Depression had been evident in my life since my high school years and I started missing him a lot during my final years as he was posted far away then. He could hardly come to meet us. My grades dropped, my rank went down from first to tenth and without actual friends, life became more and more difficult.
Often the depression got so heavy on me and I missed him so much that whenever he called, I would just hold the mobile and sob soundlessly. I couldn't tell him how dejected I felt. My 10th final result was not according to my satisfaction level but he came home that weekend with a 32GB pen drive and kept his hand on my head saying "you did what I couldn't do in my finals, don't be sad". I was a science student but when I told that I would take English Hons instead of Joint Entrance, both my parents were fully supportive.
I got a few traits from him on the way, for example, hiding my pains, being practical, and being kind towards animals. He had an avid interest in boxing, rock climbing and reading various storybooks. As I grew up, I became a voracious reader and he neither thought twice in providing me with the books I loved nor stopped me from buying books with my hard-earned money.
I started going out for treks in the first year of my college, something that the parents of other girls in my circle never considered. I was a full-time content writer while pursuing my M.A and although he is a workaholic who hardly takes his paid leaves, he always complained about why I worked day and night. But when I got my dream camera with one year's savings, he shared that story with others with a glint of pride in his eyes.
He never considered me any different according to my gender and with my mom, he made sure that I became self-sufficient and I am more like a boy in terms of travelling alone, having lots of accidents, speeding and so on - to which, he often says that I was made a girl by mistake!
When I fell in love, although my mom was sceptical, he sat back with me and asked "Have you thought it through? Will you be happy in future? If you are sure, then I am always with you." When I was ditched in the cruellest way possible, I kept that news away from him because I knew it would also upset him. I suppressed all the pain, kept a straight face and yet one evening, got so drunk in a bar that he had to call my uncle to pick me up and take me to their house instead. When I returned the next day, I had my head hung and was not being able to face him, thinking that I let him down.
My mom told me to talk to him and apologise as he had spent the night sobbing and watching the road even though I was at my uncle's. I faced him the next morning as he was tending the rooftop garden and I said sorry while wiping the tears. He just said "Why are you saying sorry to me? Why would you drink to down your sorrow, but not as a celebration in happiness? Why are you still crying over a person who inflicted so much pain? Just forgive him, pity him and make sure to call us next time you go out to let us know when you will return."
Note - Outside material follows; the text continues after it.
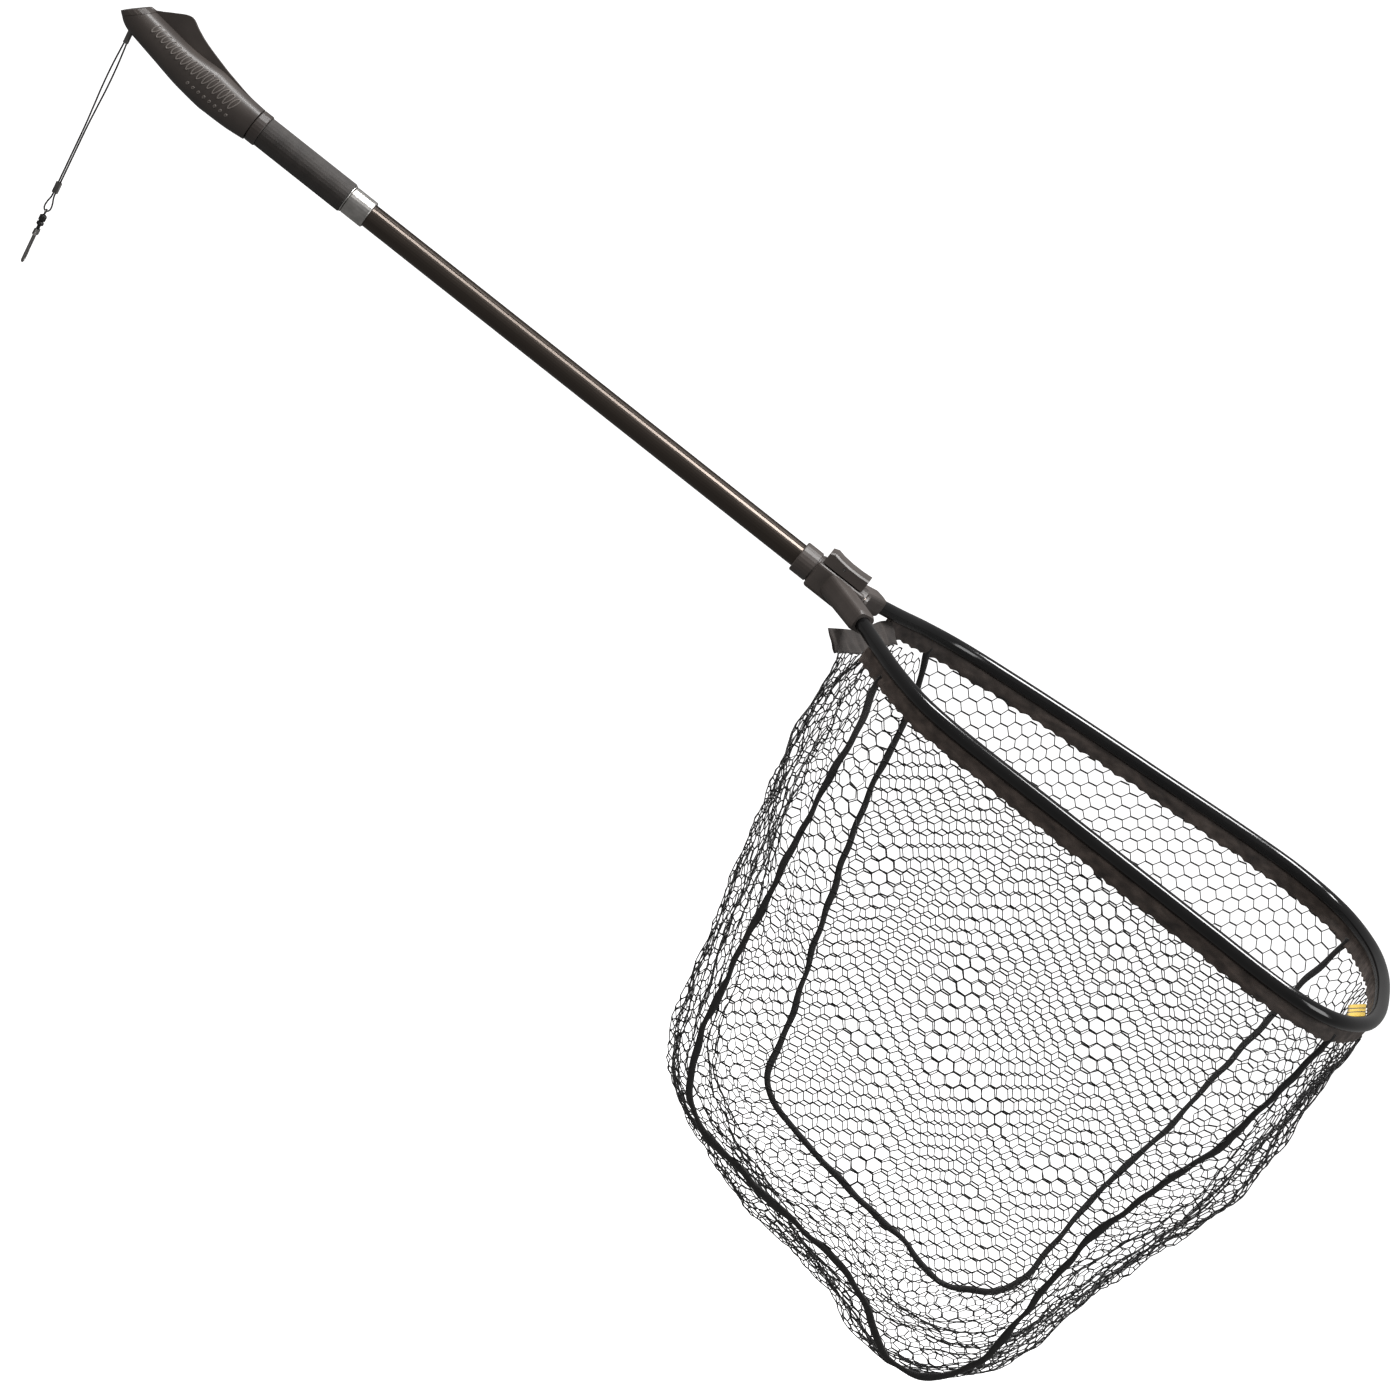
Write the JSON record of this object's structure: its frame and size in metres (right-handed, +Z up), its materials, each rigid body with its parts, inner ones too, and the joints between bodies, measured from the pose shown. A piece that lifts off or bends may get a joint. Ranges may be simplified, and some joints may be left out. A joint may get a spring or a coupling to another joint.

Well, my words don't seem to end. That's the thing with my father. So much to say for the person who made me a strong person believing in equality, compassion, honesty and strength. He is working on the frontline as a senior manager in a red zone in this pandemic and I cannot be more proud although worrying about the risk of contamination. There are less than two years from his retirement and I can only imagine how restless he would be while leading a laid-back life!